BANGOR, Maine — Jurors late Monday afternoon found an Eddington man not guilty of trying to kill his estranged wife and her boyfriend 16 months ago.

After deliberating for two hours, the jury of four men and eight women found Ryan Witmer, 33, not guilty of aggravated attempted murder, elevated aggravated assault, aggravated assault and burglary. Jurors found him guilty of the lesser charges of simple assault on his ex-wife and violation of a protection from abuse order.

Witmer’s legal team argued during the 5½-day trial in Penobscot County Superior Court that although he should not have been at the house because of the protection from abuse order, he was defending himself when he stabbed his then-wife’s boyfriend 11 times in the back.

Superior Court Justice William Anderson released Witmer, who had been held without bail at the Penobscot County Jail since his arrest on June 29, 2008, on $20,000 surety bail. Witmer’s mother put up a surety on her Eddington home as bail. Witmer is expected to live with her.

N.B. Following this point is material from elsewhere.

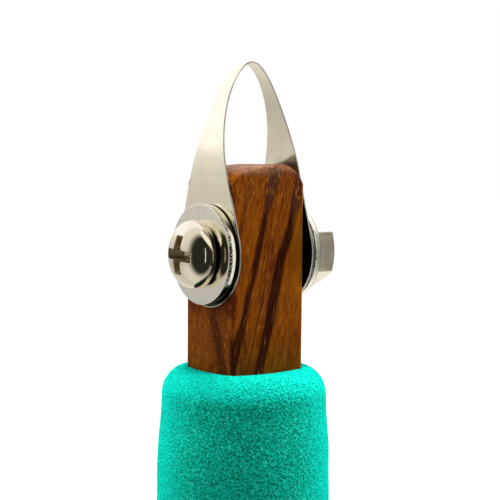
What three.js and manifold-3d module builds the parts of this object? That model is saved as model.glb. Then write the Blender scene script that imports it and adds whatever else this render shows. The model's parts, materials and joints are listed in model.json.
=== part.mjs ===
// A fine point tool for trimming clay: a narrow loop of steel strip, bolted by its two round tabs
// to the sides of a wooden stick that carries a foam grip.
// Millimetres. +Z runs up the stick, -Y is the front and the screw lies along X with its head at -X.
// The origin is the centre of the stick's butt end.

import * as THREE from 'three';
import { mergeVertices } from 'three/addons/utils/BufferGeometryUtils.js';
import Module from 'manifold-3d';

const wasm = await Module();
wasm.setup();

// Stick
const STICK_WIDTH = 12.6; // along X, between the two tabs
const STICK_DEPTH = 11.3; // along Y, front to back
const STICK_ABOVE_BOLT = 12.8;
const STICK_SHOULDER = 2.9; // rounding of the top at the left and right
const STICK_BROW = 1.1; // rounding of the top at the front and back
const STICK_ARRIS = 0.3; // rounding of the long edges and of the butt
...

Conditions of his release include no contact with his ex-wife and her boyfriend, no use of alcohol or drugs, and random testing for their use. Witmer also may not be at his former residence on Stone Wall Drive in Orrington.

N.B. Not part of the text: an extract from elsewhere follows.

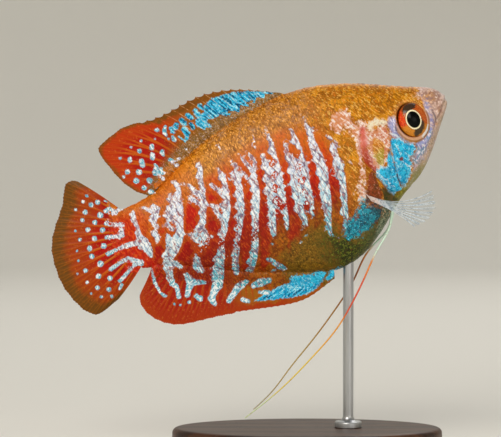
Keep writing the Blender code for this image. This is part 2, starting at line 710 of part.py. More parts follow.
def main():
    for obj in list(bpy.data.objects):
        bpy.data.objects.remove(obj)
    materials = {
        "skin": material("orange_skin", (0.80, 0.20, 0.04), 0.35),
        "jaw": material("pale_jaw", (0.62, 0.48, 0.36), 0.4),
        "cover": material("blue_gill_cover", (0.10, 0.50, 0.70), 0.3),
        "eye": material("dark_eye", (0.30, 0.12, 0.03), 0.08),
        "fin": material("red_orange_fin", (0.75, 0.16, 0.03), 0.4),
        "clear_fin": material("clear_fin", (0.75, 0.78, 0.80), 0.3),
        "feeler": material("golden_feeler", (0.85, 0.45, 0.10), 0.35),
        "base": material("walnut_base", (0.16, 0.08, 0.04), 0.45),
        "rod": material("steel_rod", (0.62, 0.63, 0.65), 0.3, 1.0),
    }
    fish = bpy.data.objects.new("fish_pose", None)
    bpy.context.scene.collection.objects.link(fish)
    fish.matrix_world = (
        Matrix.Translation((SNOUT_X * MM, 0, SNOUT_Z * MM))
        @ Matrix.Rotation(-math.radians(PITCH_DEG), 4, "Y")
    )
    make_head(materials, fish)
    make_trunk(materials, fish)
    make_dorsal_fin(materials, fish)
    make_anal_fin(materials, fish)
    make_tail_fin(materials, fish)
    make_pectoral_fin("pectoral_fin_right", -1, RIGHT_BEND, RIGHT_EDGE, materials, fish)
    make_pectoral_fin("pectoral_fin_left", 1, LEFT_BEND, LEFT_EDGE, materials, fish)
    make_feeler("pelvic_feeler_right", -1, RIGHT_FEELER, materials, fish)
    make_feeler("pelvic_feeler_left", 1, LEFT_FEELER, materials, fish)
    make_base(materials)
    make_rod(materials, fish)


main()
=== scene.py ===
# %% [markdown]
# # A dwarf gourami, life size, on a display stand
#
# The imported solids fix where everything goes: body, fins, feelers, base and rod.  This script adds the looks.
# It loads the solids first, so that each new piece can be set exactly where its solid is.

import math

import bpy
import numpy as np
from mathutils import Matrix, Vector


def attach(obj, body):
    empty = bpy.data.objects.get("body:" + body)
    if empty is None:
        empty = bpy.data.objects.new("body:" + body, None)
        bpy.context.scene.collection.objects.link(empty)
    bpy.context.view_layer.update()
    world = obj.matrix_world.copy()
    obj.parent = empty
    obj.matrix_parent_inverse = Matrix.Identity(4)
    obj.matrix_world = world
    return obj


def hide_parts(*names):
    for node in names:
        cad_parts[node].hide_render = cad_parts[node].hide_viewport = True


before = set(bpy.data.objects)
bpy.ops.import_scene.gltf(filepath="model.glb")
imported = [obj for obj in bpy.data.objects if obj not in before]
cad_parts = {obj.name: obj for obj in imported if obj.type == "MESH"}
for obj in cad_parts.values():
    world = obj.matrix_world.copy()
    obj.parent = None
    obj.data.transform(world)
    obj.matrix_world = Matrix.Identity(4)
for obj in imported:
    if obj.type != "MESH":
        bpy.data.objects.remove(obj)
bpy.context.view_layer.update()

# %% [markdown]
# ## The fish's own frame
#
# The fish hangs head-up, but its markings are easiest to place on a straight fish seen from its side.
# A place is given as in the solids: u millimetres behind the snout tip, h above the tip's level, and y
# towards the fish's left.  One turn and one shift then take every point to the display.

# %% From the fish's frame to the display
MM = 0.001
PITCH = math.radians(22.0)
SNOUT = np.array((23.5, 0.0, 59.6))


def on_display(points):
    """Points (-u, y, h) in millimetres, tipped head-up by the pitch and moved to the snout, in metres."""
    x, y, h = np.moveaxis(np.asarray(points, float), -1, 0)
    ahead = x * math.cos(PITCH) - h * math.sin(PITCH)
    up = x * math.sin(PITCH) + h * math.cos(PITCH)
    return (np.stack([ahead, y, up], -1) + SNOUT) * MM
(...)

Anderson said a sentencing date would be set later in the month.

Family members, who sat behind Witmer throughout the trial, wept as the verdict was announced. The defendant hugged his attorneys and, after the jury had left, his mother and other family members.

Reached by phone after the verdict, the ex-wife’s boyfriend said, “We cannot comment on that.”

“I’m disappointed,” Michael Roberts, the deputy district attorney for Penobscot County who prosecuted Witmer, said. “We put a lot of work into the case. It’s hard to pinpoint one item on which it might have turned.”

Portland defense lawyer Darrick Banda, who attended Bangor High School with Witmer, said the jury believed his client’s version of events. Banda assisted well-known criminal defense attorney Daniel Lilley of Portland during the trial. In his closing argument, Lilley told the jury that Witmer had violated the protection order by coming to the house and had assaulted his ex-wife.

“Ryan’s testimony was the only testimony that was consistent with the physical evidence, consistent with the 911 call and consistent with the photos taken at the scene,” Banda told reporters. “The jury had to figure out which one of these people to believe. Ryan admitted that he knew there was a protective order and took responsibility for putting his hands on [his ex-wife].”

Witmer’s ex-wife and the man who suffered the stab wounds in his back the night of June 28, 2008, now live together in the Orrington home Witmer once shared with her.

Witmer was accused of attacking his 37-year-old wife and her boyfriend — a 42-year-old high school teacher and part-time martial arts instructor she was seeing — late on the evening of June 28, 2008, while her three children were sleeping upstairs. The children, then ages 7 months to 9 years, were not injured.

The boyfriend, who has a black belt in tae kwan do, a Korean self-defense system, suffered 11 stab wounds to the back. Before both his lungs collapsed from the wounds, he managed to prevent Witmer from injuring his ex-wife more severely, according to police reports. Witmer’s ex-wife suffered cuts to her forearms, according to court documents.

The defendant, who was living with his parents in Eddington at the time, stabbed himself twice in the abdomen before drawing the knife under his own chin and slitting his throat, according to court documents.

The boyfriend and Witmer’s ex-wife testified that Witmer broke into the house and attacked the teacher with a knife when he tried to defend her. The boyfriend said that he did not realize Witmer had a knife until after he had been stabbed.

Witmer told the jury that he went to the house that night to see his then 7-month-old daughter because he had an overwhelming feeling that “something was wrong.” He testified that he pulled his knife out of his pants pocket and stabbed the martial arts teacher because he had him in a chokehold and Witmer was on the verge of passing out.

Witmer faces up to five years in prison on the violation of a protection order conviction because it included an assault and up to a year in jail on the assault conviction. He most likely will not be sentenced to additional jail time, according to Roberts and Lilley. A sentence could include some probation, both attorneys agreed.